Last progress June 5, 2025 (8 months ago)
Introduced on June 5, 2025 by Elise M. Stefanik
Referred to the Committee on Ways and Means, and in addition to the Committees on Transportation and Infrastructure, and Agriculture, for a period to be subsequently determined by the Speaker, in each case for consideration of such provisions as fall within the jurisdiction of the committee concerned.
Imposes escalating import duties on certain unmanned aircraft products of the People’s Republic of China, creates customs-entry controls that block some drones from entering the U.S. after January 1, 2031 unless Customs verifies key components were not made in China, and establishes a customs-duty funded grant program to buy/lease “secure” drones for first responders, farmers and ranchers, and critical infrastructure operators. The bill phases in per-unit and ad valorem charges over five years, requires CBP verification backed by FAA-supplied lists for limited exemptions, and directs collected duties into a Treasury fund to support a competitive grant program administered by Treasury with interagency consultation and annual reporting to Congress.
Unmanned aircraft made in the People’s Republic of China dominate the current United States market for unmanned aircraft and present an unacceptable national security risk.
Chinese Communist Party direct subsidization and targeted investment are causing Chinese unmanned aircraft suppliers to undercut the domestic and partnered unmanned aircraft markets and to undermine ad valorem tariffs.

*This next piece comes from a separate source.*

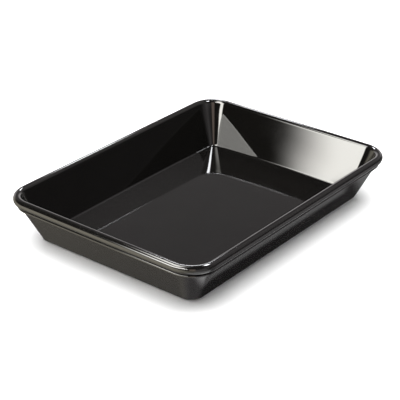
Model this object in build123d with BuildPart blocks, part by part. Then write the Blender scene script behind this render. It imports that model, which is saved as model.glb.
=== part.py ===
from build123d import *
import math
import os

os.makedirs("parts", exist_ok=True)

# A paint roller tray with a lift-out liner, in millimetres.  The origin is on the table under the
# middle of the tray, +X runs along its length and +Z is up.  An inset is always measured inwards
# from the outermost edge of the rim.

# Driving dimensions
LENGTH = 400.0
WIDTH = 300.0
HEIGHT = 60.0
RIM_CORNER_RADIUS = 36.0
BEAD_RADIUS = 5.5

# The liner: one moulding of even thickness, rolled over at its rim
LINER_THICKNESS = 1.2
LINER_FLOOR_TOP = 3.1
LINER_FLOOR_INSET = 34.3
LINER_FLOOR_CORNER_RADIUS = 9.5
LINER_FLOOR_FILLET = 3.0
ROLL_END_ANGLE = 75.0
WALL_INTO_BEAD = 0.2

# The outer tray: a stiff drafted shell with a flange, and an upstand that the liner hooks over
TRAY_BASE_THICKNESS = 1.2
TRAY_WALL_THICKNESS = 3.0
TRAY_BASE_INSET = 28.5
TRAY_BASE_CORNER_RADIUS = 17.0
TRAY_BASE_FILLET = 1.5
FLANGE_INSET = 4.5
FLANGE_BOTTOM = 44.0
FLANGE_THICKNESS = 3.6
FLANGE_UNDERSIDE_INSET = 8.2
UPSTAND_INSET = 6.4
UPSTAND_THICKNESS = 2.0
UPSTAND_TOP = 53.5

# The non-slip pads: rubber discs pressed into shallow pockets under the base
PAD_RADIUS = 9.0
PAD_STAND_OFF = 0.6
PAD_EDGE_CHAMFER = 0.25
PAD_SPACING_X = 290.0
PAD_SPACING_Y = 190.0
POCKET_DEPTH = 0.5

# The bead's section is a circle about this point
BEAD_CENTRE_INSET = BEAD_RADIUS
BEAD_CENTRE_HEIGHT = HEIGHT - BEAD_RADIUS
ROLL_INNER_RADIUS = BEAD_RADIUS - LINER_THICKNESS

# The liner's wall leaves that circle almost at a tangent and runs straight down to the floor.  It
# starts a little inside the bead, so that the two join along one clean line.
FLOOR_ACROSS = LINER_FLOOR_INSET - BEAD_CENTRE_INSET
FLOOR_DOWN = BEAD_CENTRE_HEIGHT - LINER_FLOOR_TOP
LINER_DRAFT = math.atan2(FLOOR_ACROSS, FLOOR_DOWN) - math.asin(
    BEAD_RADIUS / math.hypot(FLOOR_ACROSS, FLOOR_DOWN)
)
LINER_WALL_TOP = BEAD_CENTRE_HEIGHT + BEAD_RADIUS * math.sin(LINER_DRAFT)
LINER_WALL_TOP_INSET = BEAD_CENTRE_INSET + BEAD_RADIUS * math.cos(LINER_DRAFT) - WALL_INTO_BEAD
LINER_WALL_WIDTH = LINER_THICKNESS / math.cos(LINER_DRAFT)
LINER_UNDERSIDE = LINER_FLOOR_TOP - LINER_THICKNESS
LINER_UNDERSIDE_INSET = (
    LINER_FLOOR_INSET + LINER_THICKNESS * math.tan(LINER_DRAFT) - LINER_WALL_WIDTH
)

# The tray's wall is straight from its base to the flange
TRAY_UNDERSIDE = PAD_STAND_OFF
TRAY_FLOOR_TOP = TRAY_UNDERSIDE + TRAY_BASE_THICKNESS
FLANGE_TOP = FLANGE_BOTTOM + FLANGE_THICKNESS
TRAY_SLOPE = (TRAY_BASE_INSET - FLANGE_UNDERSIDE_INSET) / (FLANGE_BOTTOM - TRAY_UNDERSIDE)
TRAY_WALL_WIDTH = TRAY_WALL_THICKNESS * math.hypot(1.0, TRAY_SLOPE)
TRAY_FLOOR_INSET = TRAY_BASE_INSET - TRAY_SLOPE * TRAY_BASE_THICKNESS + TRAY_WALL_WIDTH
TRAY_MOUTH_INSET = FLANGE_UNDERSIDE_INSET - TRAY_SLOPE * FLANGE_THICKNESS + TRAY_WALL_WIDTH


def outline(inset, corner_radius):
    """The tray's outline seen from above, moved inwards, with its own corner radius."""
    RectangleRounded(LENGTH - 2 * inset, WIDTH - 2 * inset, corner_radius)


def rim_outline(inset):
    """An outline whose corners share the rim's corner centres."""
    outline(inset, RIM_CORNER_RADIUS - inset)


def rim_path(inset, height):
    """A closed path once round the rim, for sweeping a section along it."""
    x = LENGTH / 2 - inset
    y = WIDTH / 2 - inset
    FilletPolyline(
        (-x, -y, height),
        (x, -y, height),
        (x, y, height),
        (-x, y, height),
        radius=RIM_CORNER_RADIUS - inset,
        close=True,
    )


# Outer tray: a solid block with drafted walls, before it is hollowed
with BuildPart() as outer_tray:
    with BuildSketch(Plane.XY.offset(TRAY_UNDERSIDE)):
        outline(TRAY_BASE_INSET, TRAY_BASE_CORNER_RADIUS)
    with BuildSketch(Plane.XY.offset(FLANGE_BOTTOM)):
        rim_outline(FLANGE_UNDERSIDE_INSET)
    loft(ruled=True)
    fillet(outer_tray.edges().group_by(Axis.Z)[0], radius=TRAY_BASE_FILLET)

    # Flange round the top of the wall
    with BuildSketch(Plane.XY.offset(FLANGE_BOTTOM)):
        rim_outline(FLANGE_INSET + FLANGE_THICKNESS / 2)
    extrude(amount=FLANGE_THICKNESS)

    # Upstand that the liner's rolled rim hooks over
    with BuildSketch(Plane.XY.offset(FLANGE_TOP)):
        rim_outline(UPSTAND_INSET)
    extrude(amount=UPSTAND_TOP - FLANGE_TOP)

    # The flange's full round edge
    with BuildLine() as flange_path:
        rim_path(FLANGE_INSET + FLANGE_THICKNESS / 2, FLANGE_BOTTOM + FLANGE_THICKNESS / 2)
    flange_wire = flange_path.wire()
    with BuildSketch(Plane(origin=flange_wire @ 0, z_dir=flange_wire % 0)):
        Circle(FLANGE_THICKNESS / 2)
    sweep(path=flange_wire)

    # Hollow for the liner, straight through the upstand
    with BuildSketch(Plane.XY.offset(TRAY_FLOOR_TOP)):
        outline(TRAY_FLOOR_INSET, TRAY_BASE_CORNER_RADIUS - TRAY_WALL_WIDTH)
    with BuildSketch(Plane.XY.offset(FLANGE_TOP)):
        rim_outline(TRAY_MOUTH_INSET)
    loft(ruled=True, mode=Mode.SUBTRACT)
    with BuildSketch(Plane.XY.offset(FLANGE_TOP)):
        rim_outline(UPSTAND_INSET + UPSTAND_THICKNESS)
    extrude(amount=UPSTAND_TOP - FLANGE_TOP, mode=Mode.SUBTRACT)

    # Pockets for the non-slip pads
    with BuildSketch(Plane.XY.offset(TRAY_UNDERSIDE)):
        with GridLocations(PAD_SPACING_X, PAD_SPACING_Y, 2, 2):
            Circle(PAD_RADIUS)
    extrude(amount=POCKET_DEPTH, mode=Mode.SUBTRACT)

outer_tray.part.label = "outer_tray"
export_step(outer_tray.part, "parts/outer_tray.step")

# Rolled rim of the liner: a tube that is open below, swept once round the top
with BuildPart() as rolled_rim:
    with BuildLine() as bead_path:
        rim_path(BEAD_CENTRE_INSET, BEAD_CENTRE_HEIGHT)
    bead_wire = bead_path.wire()
    along = bead_wire % 0
    inwards = Axis.Z.direction.cross(along)
    with BuildSketch(Plane(origin=bead_wire @ 0, x_dir=inwards, z_dir=along)):
        start_angle = math.degrees(LINER_DRAFT)
        end_angle = 180 + ROLL_END_ANGLE
        with BuildLine():
            outside = CenterArc((0, 0), BEAD_RADIUS, start_angle, end_angle - start_angle)
            inside = CenterArc((0, 0), ROLL_INNER_RADIUS, start_angle, end_angle - start_angle)
            Line(outside @ 0, inside @ 0)
            CenterArc((outside @ 1 + inside @ 1) / 2, LINER_THICKNESS / 2, end_angle, 180)
        make_face()
    sweep(path=bead_wire)

# Liner: drafted wall and floor, one even thickness all over
with BuildPart() as liner:
    with BuildSketch(Plane.XY.offset(LINER_UNDERSIDE)):
        outline(LINER_UNDERSIDE_INSET, LINER_FLOOR_CORNER_RADIUS + LINER_WALL_WIDTH)
    with BuildSketch(Plane.XY.offset(LINER_WALL_TOP)):
        rim_outline(LINER_WALL_TOP_INSET - LINER_WALL_WIDTH)
    loft(ruled=True)
    fillet(liner.edges().group_by(Axis.Z)[0], radius=LINER_FLOOR_FILLET + LINER_THICKNESS)
    with BuildSketch(Plane.XY.offset(LINER_FLOOR_TOP)):
        outline(LINER_FLOOR_INSET, LINER_FLOOR_CORNER_RADIUS)
    with BuildSketch(Plane.XY.offset(LINER_WALL_TOP)):
        rim_outline(LINER_WALL_TOP_INSET)
    loft(ruled=True, mode=Mode.SUBTRACT)
    floor = liner.faces().filter_by(Axis.Z).sort_by(Axis.Z)[1]
    fillet(floor.edges(), radius=LINER_FLOOR_FILLET)
    add(rolled_rim.part)

liner.part.label = "liner"
export_step(liner.part, "parts/liner.step")

# Non-slip pads, one in each pocket
PAD_NAMES = {
    "pad_front_left": (-1, -1),
    "pad_front_right": (1, -1),
    "pad_rear_left": (-1, 1),
    "pad_rear_right": (1, 1),
}
for pad_name, (side_x, side_y) in PAD_NAMES.items():
    with BuildPart() as pad:
        with BuildSketch():
            with Locations((side_x * PAD_SPACING_X / 2, side_y * PAD_SPACING_Y / 2)):
                Circle(PAD_RADIUS)
        extrude(amount=PAD_STAND_OFF + POCKET_DEPTH)
        chamfer(pad.edges().group_by(Axis.Z)[0], length=PAD_EDGE_CHAMFER)
    pad.part.label = pad_name
    export_step(pad.part, f"parts/{pad_name}.step")
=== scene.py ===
import math

import bmesh
import bpy
from mathutils import Matrix, Vector


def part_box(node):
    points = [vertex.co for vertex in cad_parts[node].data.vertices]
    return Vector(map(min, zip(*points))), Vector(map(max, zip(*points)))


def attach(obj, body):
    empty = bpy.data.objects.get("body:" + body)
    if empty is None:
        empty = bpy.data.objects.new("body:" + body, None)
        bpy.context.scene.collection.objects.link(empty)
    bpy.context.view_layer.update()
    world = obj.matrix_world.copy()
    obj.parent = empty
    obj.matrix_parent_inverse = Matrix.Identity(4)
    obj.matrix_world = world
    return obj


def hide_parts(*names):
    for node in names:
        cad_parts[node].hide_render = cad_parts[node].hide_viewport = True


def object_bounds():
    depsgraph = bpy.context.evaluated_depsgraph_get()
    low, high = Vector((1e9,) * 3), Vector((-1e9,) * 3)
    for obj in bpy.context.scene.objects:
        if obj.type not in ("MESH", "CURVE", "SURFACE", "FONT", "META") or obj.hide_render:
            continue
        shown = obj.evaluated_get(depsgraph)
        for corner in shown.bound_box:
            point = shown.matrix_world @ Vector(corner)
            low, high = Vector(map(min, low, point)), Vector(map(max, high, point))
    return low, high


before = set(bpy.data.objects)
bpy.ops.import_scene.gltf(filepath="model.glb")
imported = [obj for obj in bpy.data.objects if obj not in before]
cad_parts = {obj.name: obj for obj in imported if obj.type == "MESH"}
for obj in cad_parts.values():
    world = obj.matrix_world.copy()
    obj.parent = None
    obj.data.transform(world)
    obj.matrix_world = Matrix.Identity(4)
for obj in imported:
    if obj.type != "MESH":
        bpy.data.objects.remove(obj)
cad_low, cad_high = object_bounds()
MM = 0.001

# --- Outer tray ------------------------------------------------------------------------------
# A stiff black injection moulding: flat base, drafted walls, a flange with a full round edge, and
# above it the upstand that the liner hooks over.  Every section is one outline of the rim, moved
# inwards.  Its base is 1.2 mm thick and its walls are 3 mm.

LENGTH = cad_high.x - cad_low.x
WIDTH = cad_high.y - cad_low.y
RIM_CORNER_RADIUS = 36 * MM
tray_low, tray_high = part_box("outer_tray")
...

Over 90 percent of unmanned aircraft operated by America’s first responders are made in the People’s Republic of China.
It is strategically critical for first responders, critical infrastructure providers, and farmers and ranchers to have access to secure unmanned aircraft manufactured in the United States or by partners and allies.
The United States cannot rely on the People’s Republic of China to supply unmanned aircraft that are critical to first responder operations.
Who is affected and how:
U.S. and foreign drone manufacturers and exporters: Chinese producers (and supply chains with Chinese components) will face higher costs to sell into the U.S. market and may lose market share; non‑Chinese and U.S. manufacturers could gain competitive advantage if supply chains shift.
Importers, distributors, and retailers: Will bear immediate tariff cost increases and compliance costs; many imports may face higher prices or be blocked if documentation is lacking after 2030.
Unmanned aircraft systems operators (commercial and public-sector): May see higher acquisition and operational costs for imported systems; eligible public operators (first responders, farmers, critical infrastructure) can seek grant support to obtain approved secure systems.
First responders, farmers and ranchers, and critical infrastructure operators: Potential beneficiaries of grant funding to acquire and operate secure UAS; grant funding could lower acquisition costs and encourage adoption of vetted, non‑China-sourced systems.
Federal agencies (CBP, FAA, Treasury, USDA, DOT): Will face new implementation responsibilities — HTS administration, documentation verification, cross-agency data sharing, list creation and maintenance, and grant program administration.
Consumers and downstream users: Likely to face higher retail prices for some UAS products and services during the transition and while domestic/ally production scales up.
Trade and international relations: The targeted duties and import restrictions could prompt trade disputes or retaliation, and may require diplomatic coordination with allies and trading partners.
Supply chains and workforce: Could incentivize investment in domestic and allied manufacturing capacity for UAS components, creating demand for workforce development and potential near‑term supply disruptions as sourcing shifts.